Completion of the new resort would coincide with that of the new Henry E. Rohlsen Airport runway, and marketing would target the South American and European markets.
"What really makes me upset is this is all so underhanded," Moorhead said. "The video lotteries wouldn't provide one hotel room. You'd have kids running down to the gas station spending money they don't have on the VLTs."
Petersen said she hadn't heard anything about the resort's decision but said "they might have been so hurt; that would be their initial reaction."
Moorhead said, "They are investors. They are looking at the bottom line." He is putting his money on a veto by the governor.

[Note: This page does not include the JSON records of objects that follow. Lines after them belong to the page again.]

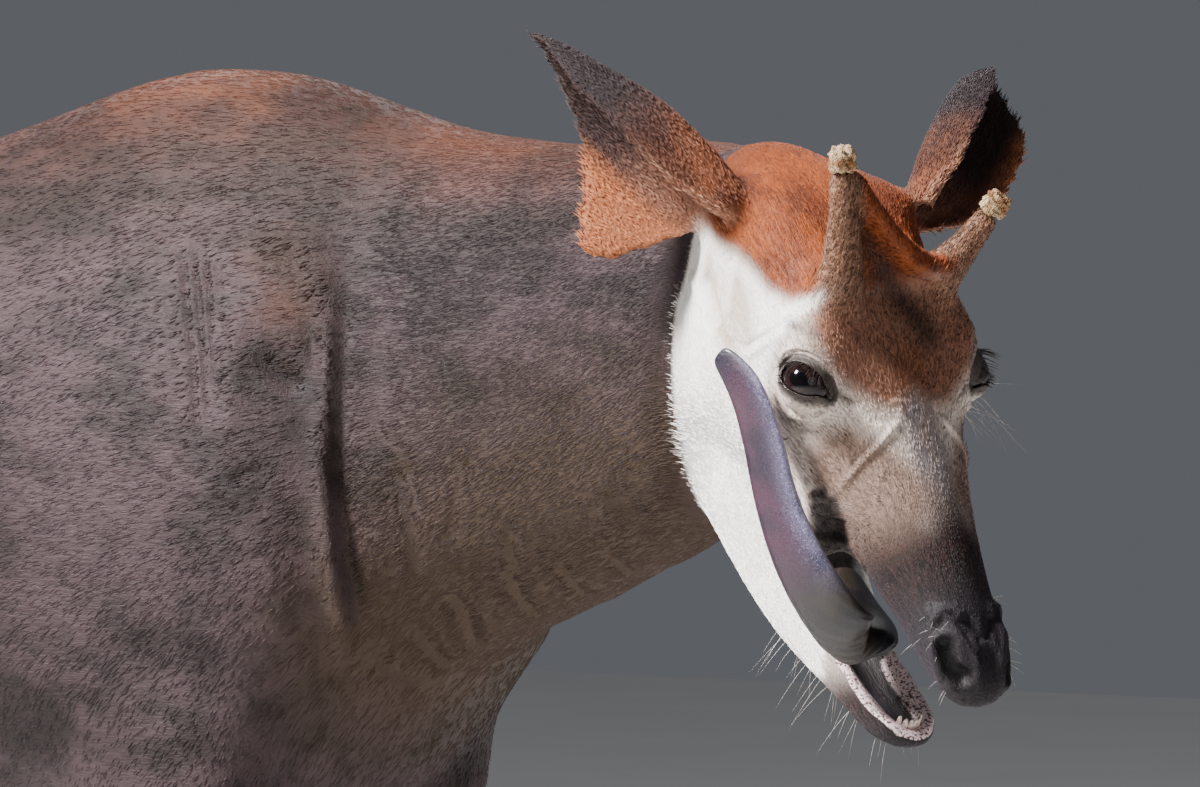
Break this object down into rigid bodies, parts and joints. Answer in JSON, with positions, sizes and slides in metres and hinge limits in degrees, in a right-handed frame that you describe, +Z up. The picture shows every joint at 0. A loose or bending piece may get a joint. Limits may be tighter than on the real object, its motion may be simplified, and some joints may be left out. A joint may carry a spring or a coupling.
{
  "type": "okapi",
  "caption": "Life-size standing okapi with striped rump and legs, head lowered and long tongue curled up its cheek.",
  "frame": {"origin": "middle of the bounding box at floor level, under the soles of the hooves", "axes": "+X forwards along the body, towards the head; +Y to the animal's left; +Z up"},
  "size_m": [1.9994, 0.5026, 1.5789],
  "materials": {
    "coat": "short velvety dark brown fur",
    "face": "short reddish and grey fur",
    "jaw": "short white fur",
    "stocking": "short cream fur with dark bands",
    "ear": "short brown fur, thin skin",
    "ossicone": "furred skin over bone",
    "bone": "worn bare bone",
    "eye": "wet and dark",
    "tongue": "wet slate-blue skin",
    "tooth": "worn enamel",
    "hoof": "dark horn",
    "hair": "long dark hair"
  },
  "bodies": {
    "root": {"torso": "coat", "neck": "coat", "head": "face", "lower_jaw": "jaw", "lower_teeth": "tooth", "tongue": "tongue", "ear_right": "ear", "ear_left": "ear", "eye_right": "eye", "eye_left": "eye", "ossicone_right": "ossicone", "ossicone_left": "ossicone", "ossicone_tip_right": "bone", "ossicone_tip_left": "bone", "foreleg_right": "stocking", "foreleg_left": "stocking", "hindleg_right": "stocking", "hindleg_left": "stocking", "hoof_fore_right_inner": "hoof", "hoof_fore_right_outer": "hoof", "hoof_fore_left_inner": "hoof", "hoof_fore_left_outer": "hoof", "hoof_hind_right_inner": "hoof", "hoof_hind_right_outer": "hoof", "hoof_hind_left_inner": "hoof", "hoof_hind_left_outer": "hoof", "tail": "coat", "tail_tuft": "hair"}
  },
  "joints": []
}
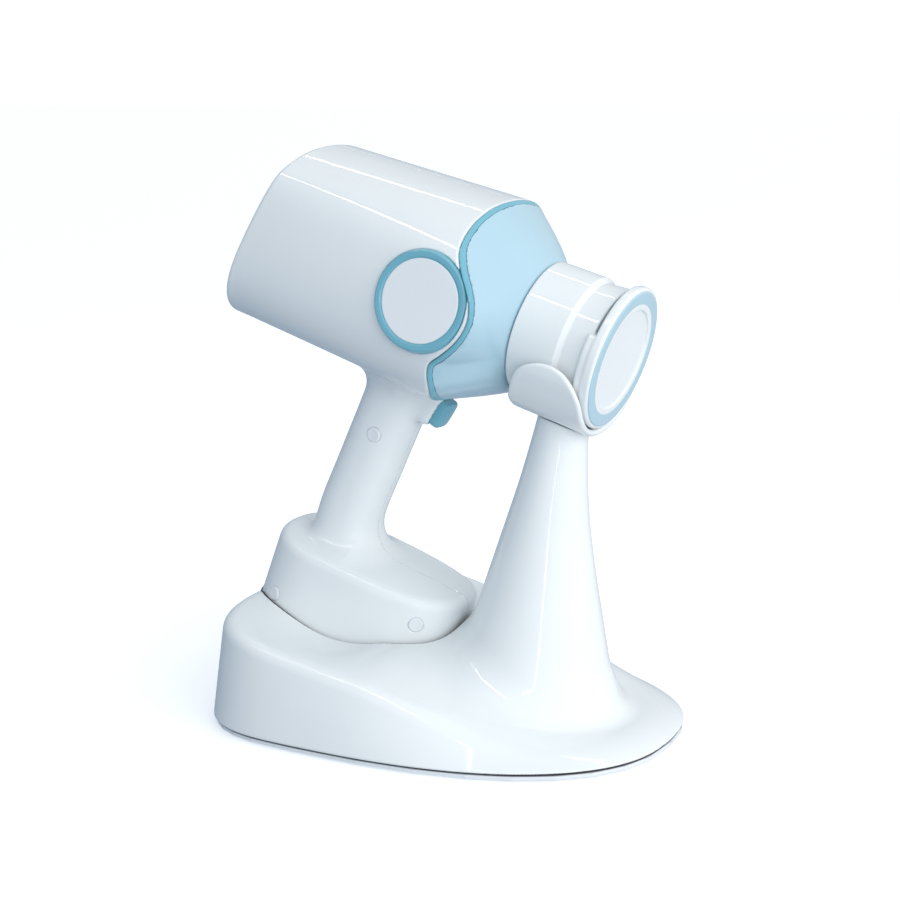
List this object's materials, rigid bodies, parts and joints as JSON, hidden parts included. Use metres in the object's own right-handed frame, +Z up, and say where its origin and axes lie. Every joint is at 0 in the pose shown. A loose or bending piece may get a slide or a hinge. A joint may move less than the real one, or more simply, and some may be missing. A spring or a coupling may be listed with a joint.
{
  "type": "handheld dental x-ray unit on a desk charging stand",
  "caption": "Handheld dental X-ray generator with round exit cone, trigger and battery grip, docked on a curved desk stand that carries the cone and charges the handset.",
  "frame": {"origin": "on the desk, in the middle of the bounding box's footprint", "axes": "+Z up, +X forward where the beam leaves, +Y to the object's left"},
  "size_m": [0.2478, 0.2, 0.3017],
  "materials": {
    "white_plastic": "glossy moulded, cool white",
    "pale_plastic": "satin-gloss moulded, cool light grey",
    "key_plastic": "satin moulded keys",
    "light_blue_plastic": "glossy moulded, pale blue",
    "mid_blue_plastic": "glossy moulded, mid blue",
    "dark_plastic": "satin dark grey",
    "display": "unlit liquid-crystal panel",
    "dark_glass": "polished dark window",
    "tube_glass": "clear borosilicate",
    "rubber": "matt dark rubber",
    "circuit_board": "green solder resist",
    "steel": "plain",
    "lead": "dull lead-tin lining",
    "battery_wrap": "heat-shrunk blue sleeve",
    "gold_contact": "gold-plated"
  },
  "bodies": {
    "stand": {"stand_shell": "white_plastic", "bottom_plate": "pale_plastic", "base_gasket": "dark_plastic", "ballast_plate": "steel", "charge_board": "circuit_board", "power_inlet": "dark_plastic", "saddle": "white_plastic", "saddle_pad": "rubber", "cradle_pad": "dark_plastic", "foot_rear_right": "rubber", "foot_rear_left": "rubber", "foot_front_right": "rubber", "foot_front_left": "rubber", "base_screw_rear_right": "steel", "base_screw_rear_left": "steel", "base_screw_front_right": "steel", "base_screw_front_left": "steel"},
    "handset": {"housing_right": "white_plastic", "housing_left": "white_plastic", "cone_collar": "white_plastic", "cone_cap": "white_plastic", "exit_window": "white_plastic", "badge_disc_right": "pale_plastic", "badge_disc_left": "pale_plastic", "rear_cover": "pale_plastic", "block_cover": "pale_plastic", "screw_cover_handle": "pale_plastic", "screw_cover_block_rear": "pale_plastic", "screw_cover_block_front": "pale_plastic", "nose_cover": "light_blue_plastic", "cone_face_ring": "light_blue_plastic", "nose_trim": "mid_blue_plastic", "badge_ring_right": "mid_blue_plastic", "badge_ring_left": "mid_blue_plastic", "trigger_switch": "dark_plastic", "display_panel": "display", "display_window": "dark_glass", "xray_tube": "tube_glass", "control_board": "circuit_board", "driver_board": "circuit_board", "generator_tank": "steel", "beam_filter": "steel", "housing_screw_handle": "steel", "housing_screw_block_rear": "steel", "housing_screw_block_front": "steel", "collimator": "lead", "battery_pack": "battery_wrap", "charge_pad_front": "gold_contact", "charge_pad_rear": "gold_contact"},
    "trigger": {"trigger": "mid_blue_plastic"},
    "key_minus": {"key_minus": "key_plastic"},
    "key_mode": {"key_mode": "key_plastic"},
    "key_plus": {"key_plus": "key_plastic"},
    "key_tooth": {"key_tooth": "key_plastic"},
    "key_power": {"key_power": "mid_blue_plastic"},
    "contact_pin_front": {"contact_pin_front": "gold_contact"},
    "contact_pin_rear": {"contact_pin_rear": "gold_contact"}
  },
  "joints": [
    {"name": "handset_lift", "type": "slide", "parent": "stand", "child": "handset", "axis": [0.2857, 0, 0.9583], "range_m": [0, 0.09]},
    {"name": "trigger_press", "type": "slide", "parent": "handset", "child": "trigger", "axis": [-0.8425, 0, 0.5388], "range_m": [0, 0.003], "stiffness_N_per_m": 600, "springref_m": -0.001},
    {"name": "key_minus_press", "type": "slide", "parent": "handset", "child": "key_minus", "axis": [0.9074, 0, -0.4203], "range_m": [0, 0.001], "stiffness_N_per_m": 500, "springref_m": -0.0005},
    {"name": "key_mode_press", "type": "slide", "parent": "handset", "child": "key_mode", "axis": [0.9074, 0, -0.4203], "range_m": [0, 0.001], "stiffness_N_per_m": 500, "springref_m": -0.0005},
    {"name": "key_plus_press", "type": "slide", "parent": "handset", "child": "key_plus", "axis": [0.9074, 0, -0.4203], "range_m": [0, 0.001], "stiffness_N_per_m": 500, "springref_m": -0.0005},
    {"name": "key_tooth_press", "type": "slide", "parent": "handset", "child": "key_tooth", "axis": [0.9074, 0, -0.4203], "range_m": [0, 0.001], "stiffness_N_per_m": 500, "springref_m": -0.0005},
    {"name": "key_power_press", "type": "slide", "parent": "handset", "child": "key_power", "axis": [0.9074, 0, -0.4203], "range_m": [0, 0.001], "stiffness_N_per_m": 500, "springref_m": -0.0005},
    {"name": "contact_pin_front_press", "type": "slide", "parent": "stand", "child": "contact_pin_front", "axis": [-0.2857, 0, -0.9583], "range_m": [0, 0.0015], "stiffness_N_per_m": 300, "springref_m": -0.0005},
    {"name": "contact_pin_rear_press", "type": "slide", "parent": "stand", "child": "contact_pin_rear", "axis": [-0.2857, 0, -0.9583], "range_m": [0, 0.0015], "stiffness_N_per_m": 300, "springref_m": -0.0005}
  ]
}
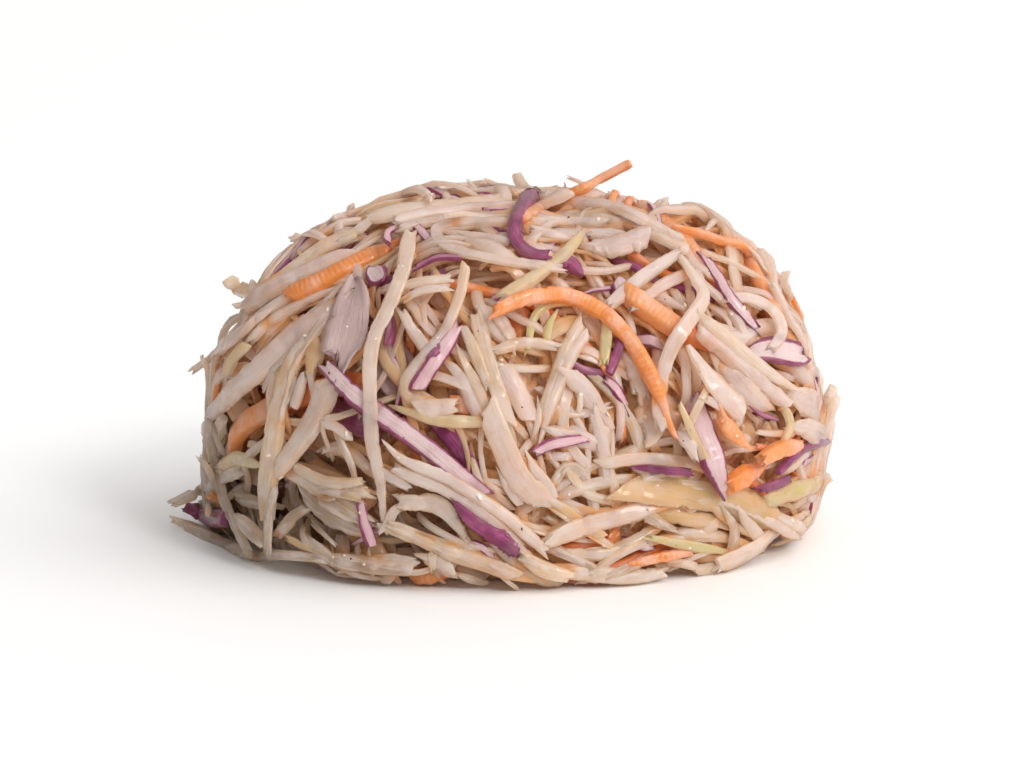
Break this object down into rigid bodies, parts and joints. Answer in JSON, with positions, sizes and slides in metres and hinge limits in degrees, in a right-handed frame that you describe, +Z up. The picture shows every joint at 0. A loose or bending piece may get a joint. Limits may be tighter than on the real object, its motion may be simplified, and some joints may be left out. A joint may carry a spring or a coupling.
{
  "type": "coleslaw",
  "caption": "Free-standing heap of coleslaw: long shreds of white cabbage, red cabbage and carrot in a thin creamy dressing, piled into a rounded mound.",
  "frame": {"origin": "centre of the heap's box, on the surface that it stands on", "axes": "+X along the heap's longest extent, to the right of the front side; +Y to the back; +Z up"},
  "size_m": [0.1112, 0.1, 0.0633],
  "materials": {
    "white_cabbage": "shredded white cabbage, translucent and wet with creamy dressing",
    "yellow_cabbage": "yellow-green inner cabbage shreds, wet with dressing",
    "carrot": "ribbed carrot shreds with a thin coat of dressing",
    "red_cabbage": "red cabbage shreds, pale lilac inside with dark purple edges",
    "dressing": "thin creamy dressing, glossy",
    "pepper": "specks of ground black pepper"
  },
  "bodies": {
    "root": {"coleslaw": "white_cabbage"}
  },
  "joints": []
}
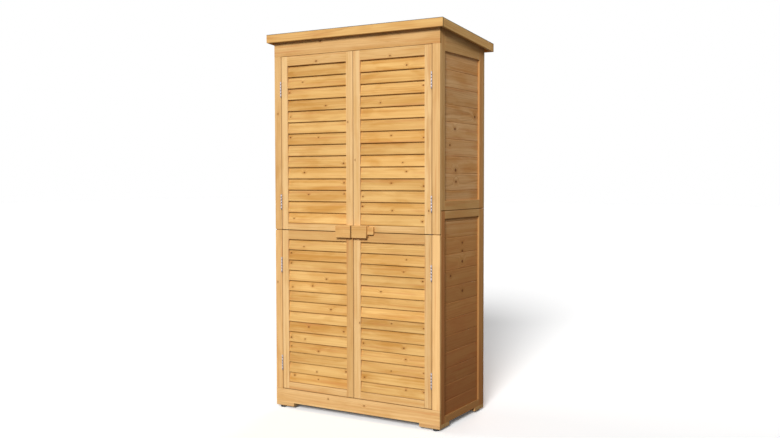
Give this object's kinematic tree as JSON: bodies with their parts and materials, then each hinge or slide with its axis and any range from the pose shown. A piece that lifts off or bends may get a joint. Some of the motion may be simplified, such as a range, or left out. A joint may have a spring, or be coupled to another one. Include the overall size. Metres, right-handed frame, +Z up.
{
  "type": "garden storage cabinet",
  "caption": "Tall timber garden storage cabinet with louvred double doors, matched-board sides and back, shelves, a sliding wooden latch and a sloping felted roof.",
  "frame": {"origin": "on the ground, under the middle of the roof", "axes": "+X to the right as seen from the front, +Y to the back, +Z up; the doors face -Y"},
  "size_m": [0.842, 0.472, 1.6],
  "materials": {
    "door_frame": "planed fir, honey stain",
    "door_slats": "planed fir with small knots, honey stain",
    "frame_timber": "planed fir, honey stain",
    "glide_plastic": "black moulded",
    "hinge_steel": "zinc plated",
    "inner_timber": "planed fir",
    "latch_timber": "planed hardwood, honey stain",
    "roof_felt": "grey mineral-surfaced bitumen felt",
    "roof_timber": "planed fir, honey stain",
    "screw_steel": "zinc plated",
    "steel_plate": "zinc plated",
    "wall_boards": "matched fir boards with knots, honey stain"
  },
  "bodies": {
    "carcass": {"back_boards_lower": "wall_boards", "back_boards_upper": "wall_boards", "back_rails": "frame_timber", "back_stiles": "frame_timber", "bottom_board": "frame_timber", "door_stop_strip": "inner_timber", "floor_bearers": "inner_timber", "floor_boards": "inner_timber", "foot_blocks": "frame_timber", "foot_glides": "glide_plastic", "frieze_board": "frame_timber", "front_post_lower_left": "frame_timber", "front_post_lower_right": "frame_timber", "front_post_upper_left": "frame_timber", "front_post_upper_right": "frame_timber", "head_rail": "inner_timber", "hinge_pins": "hinge_steel", "hinge_post_leaves": "hinge_steel", "post_screws": "screw_steel", "roof_bearers": "roof_timber", "roof_deck_boards": "roof_timber", "roof_fascia_front": "roof_timber", "roof_fascia_left": "roof_timber", "roof_fascia_rear": "roof_timber", "roof_fascia_right": "roof_timber", "roof_felt": "roof_felt", "shelf_cleats": "inner_timber", "shelf_lower": "inner_timber", "shelf_upper": "inner_timber", "side_boards_lower_left": "wall_boards", "side_boards_lower_right": "wall_boards", "side_boards_upper_left": "wall_boards", "side_boards_upper_right": "wall_boards", "side_rails_lower_left": "frame_timber", "side_rails_lower_right": "frame_timber", "side_rails_upper_left": "frame_timber", "side_rails_upper_right": "frame_timber", "side_stiles_left": "frame_timber", "side_stiles_right": "frame_timber"},
    "left_door": {"door_left_lower_rails": "door_frame", "door_left_lower_slats": "door_slats", "door_left_lower_stiles": "door_frame", "door_left_splice_plates": "steel_plate", "door_left_upper_rails": "door_frame", "door_left_upper_slats": "door_slats", "door_left_upper_stiles": "door_frame", "door_screws_left": "screw_steel", "hinge_door_leaves_left": "hinge_steel", "latch_keeper_block": "latch_timber"},
    "right_door": {"door_right_lower_rails": "door_frame", "door_right_lower_slats": "door_slats", "door_right_lower_stiles": "door_frame", "door_right_splice_plates": "steel_plate", "door_right_upper_rails": "door_frame", "door_right_upper_slats": "door_slats", "door_right_upper_stiles": "door_frame", "door_screws_right": "screw_steel", "hinge_door_leaves_right": "hinge_steel", "latch_guide_block": "latch_timber"},
    "latch_slider": {"latch_bar": "latch_timber"}
  },
  "joints": [
    {"name": "left_door_hinge", "type": "hinge", "parent": "carcass", "child": "left_door", "pos_m": [-0.3625, -0.2154, 0.8], "axis": [0, 0, -1], "range_deg": [0, 175]},
    {"name": "right_door_hinge", "type": "hinge", "parent": "carcass", "child": "right_door", "pos_m": [0.3625, -0.2154, 0.8], "axis": [0, 0, 1], "range_deg": [0, 175]},
    {"name": "latch_slide", "type": "slide", "parent": "right_door", "child": "latch_slider", "axis": [-1, 0, 0], "range_m": [0, 0.03]}
  ]
}
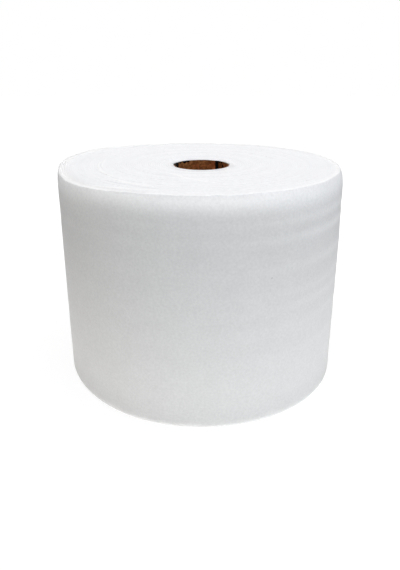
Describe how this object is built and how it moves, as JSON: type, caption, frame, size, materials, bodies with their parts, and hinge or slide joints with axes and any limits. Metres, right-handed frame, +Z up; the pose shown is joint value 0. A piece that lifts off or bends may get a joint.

Casinos and video lotteries cannot coexist, Petersen maintains. Casinos won't tolerate the video competition, which Sen. Vargrave Richards said Wednesday is considered the "crack cocaine of gambling" by the gaming community.
"I have taken the position that the Legislature doesn't really want hotel growth on St. Croix," Petersen fumed Thursday. "We need an overview of what is happening. The senators don't understand gaming. I have invited them to the office. They don't know the rules and regulations. If they would come by the office and see what it's about, they wouldn't act this way. They don't know the sleepless nights, the sweat and tears of putting things in place, dealing with people all over the world — and getting Wall Street on your side."
Jones said the VLTs would bring an excess of $25 million a year in revenues, and the V.I. Lottery would received $12 million of that. "And the lottery is broke now," he added.
Petersen also took issue with the bill's intent to have the VLTs managed by the Lottery Commission. That body, she said, doesn't have "the checks and balances. We have gaming enforcement checking all the machines used in the casinos here. How many people will be selling these machines? Do they hire a contractor, and the same one who sells it, monitors it?"
She concluded, "This is it for me. I'm that discouraged. This is the signal the Legislature is sending for us to get out. I don't understand it."
With regard to the territory's sole existing casino, the Divi Carina Bay, Petersen said she "wouldn't be surprised if they just said, 'to hell with it.'" Attempts to reach Divi management by telephone Thursday were unsuccessful.
Jones disagrees with Petersen on just about everything except that the territory's economy could use some money. "It's a smokescreen," he said. "How can four or five casinos survive in the V.I.?"
He said the Divi casino isn't making money and its hotel has only a 50 percent occupancy rate. "Even if casinos were built, the V.I. government would have to wait two and a half years to realize direct revenues in terms of taxes," he said.
Jones charged that Petersen "continues to demonize video lottery, and I have serious concerns with that." She "is supposed to regulate the casinos, and she has become an advocate for them," he said. "If she can't regulate it under her commission, she will go to any means to discredit what is being regulated."
He added, "I have a responsibility to look at this in fiscal terms. The casino gaming program will not be compromised in any way."
Richards issued a release Wednesday announcing the passage of the controversial measure as part of the massively amended supplemental appropriations bill. "The long and the short of it," he said Thursday, "is we made a commitment to pass the casino bill and give casinos a certain amount of time to develop hotels and recoup their investments with no other competition. To force this legislation is to undermine the very commitment this government made."